While from my western point of view, this kind of social status-based discrimination DRM seems complete anathema – an entirely arbitrary restriction on knowledge dissemination – I can see that it offers something aside from our common understanding of censorship, and if that’s ‘appropriate’ in this context, then I guess it’s up to them. It’s certainly interesting.
Neverthless, imagining for a moment that there were a Warumungu community living in the EU, would DRM (or any other kind of access restriction) based on a) gender or b) social status not be illegal under European Human Rights legislation?
Disabling buttons
From Clientcopia:
Client: We don’t want the visitor to leave our site. Please leave the navigation buttons, but remove the links so that they don’t go anywhere if you click them.

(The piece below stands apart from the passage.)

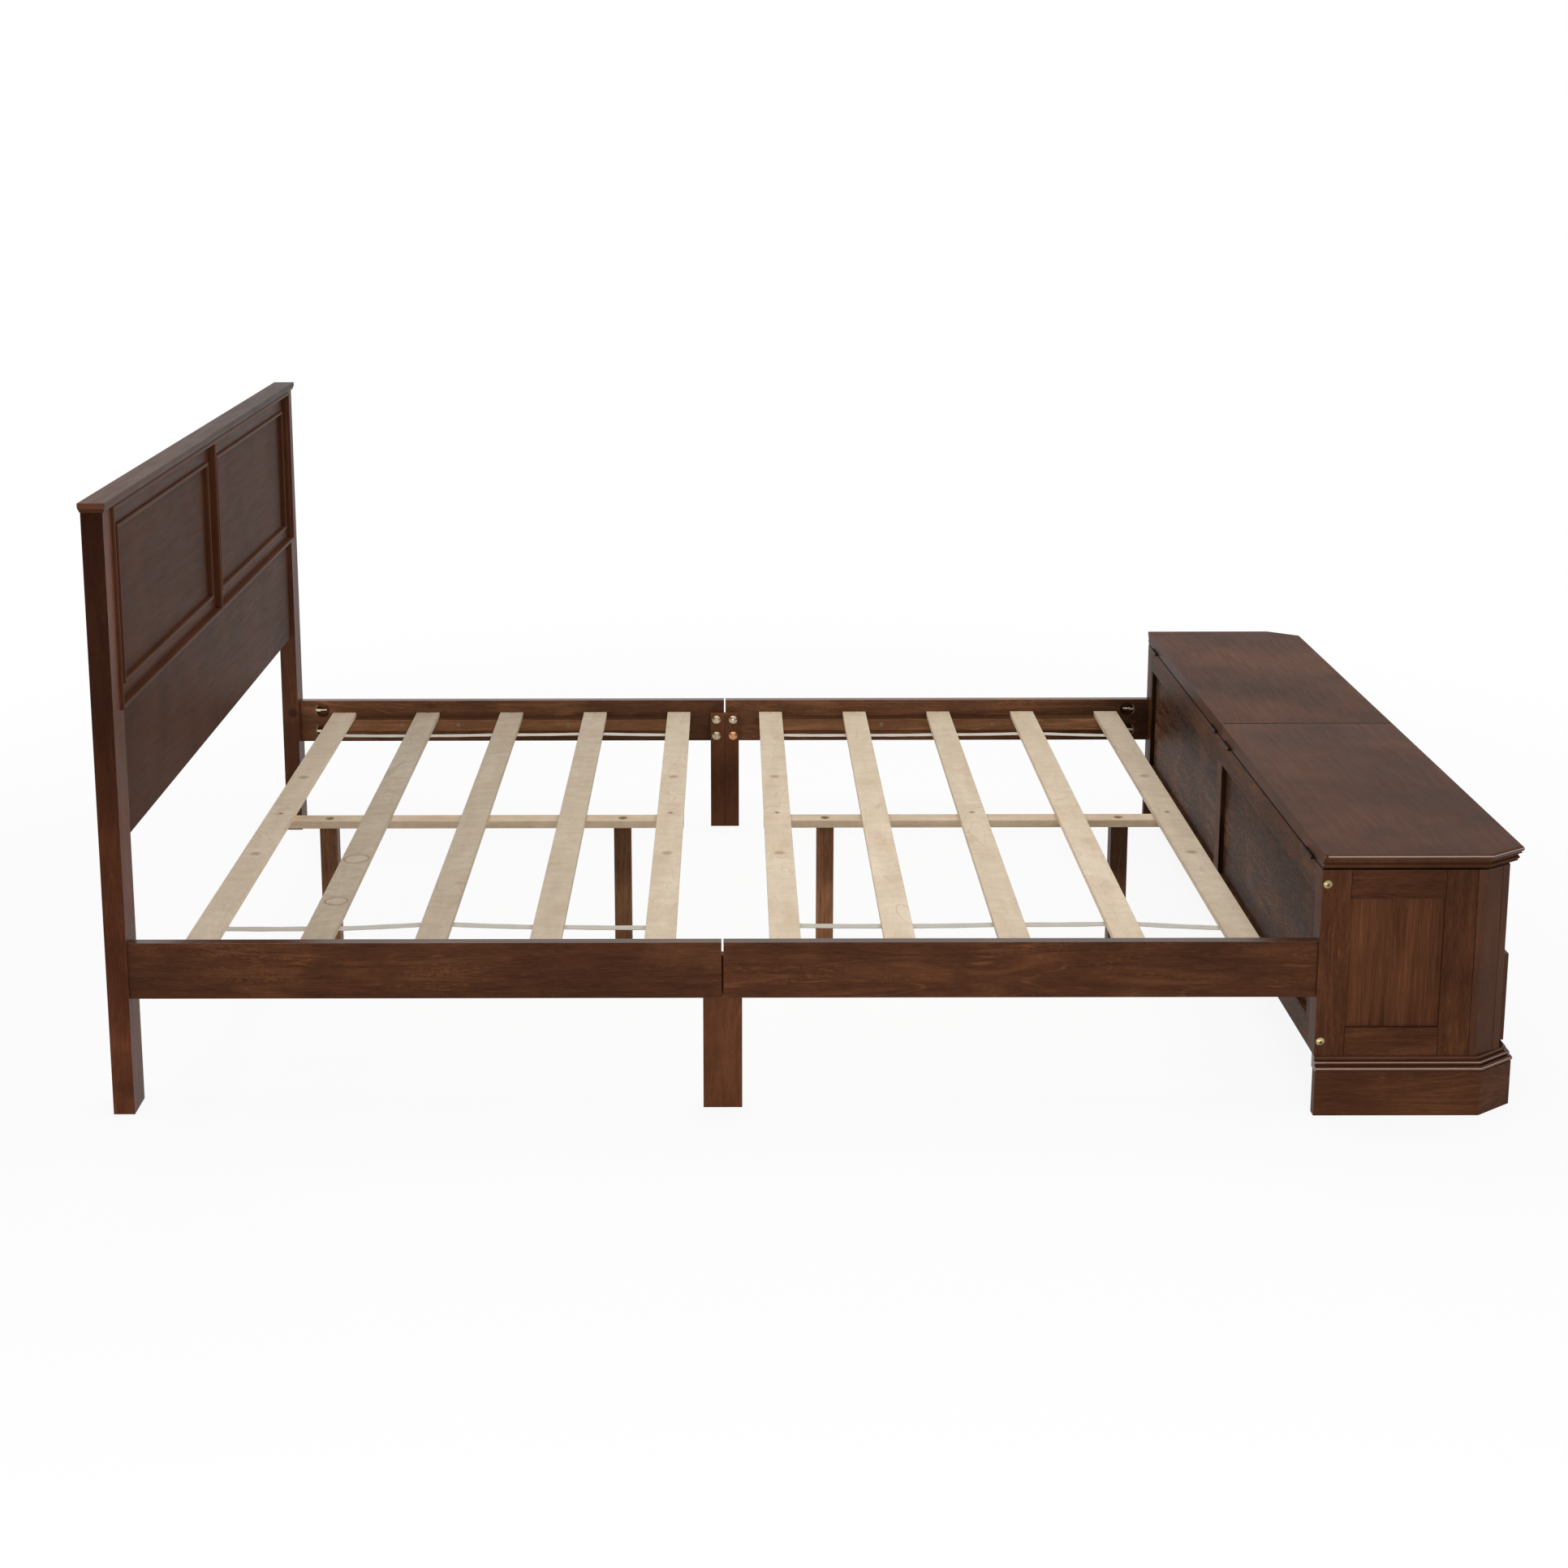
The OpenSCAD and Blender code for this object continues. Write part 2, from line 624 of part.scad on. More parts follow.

It’s funny because the suggestion is such a crude way of implementing it, but it’s not actually that unlikely – a 2005 patent by Brian Shuster details a “program [that] interacts with the browser software to modify or control one or more of the browser functions, such that the user computer is further directed to a predesignated site or page… instead of accessing the site or page typically associated with the selected browser function” – and we’ve looked before at websites deliberately designed to break in certain browers and disabling right-click menus for arbitrary purposes.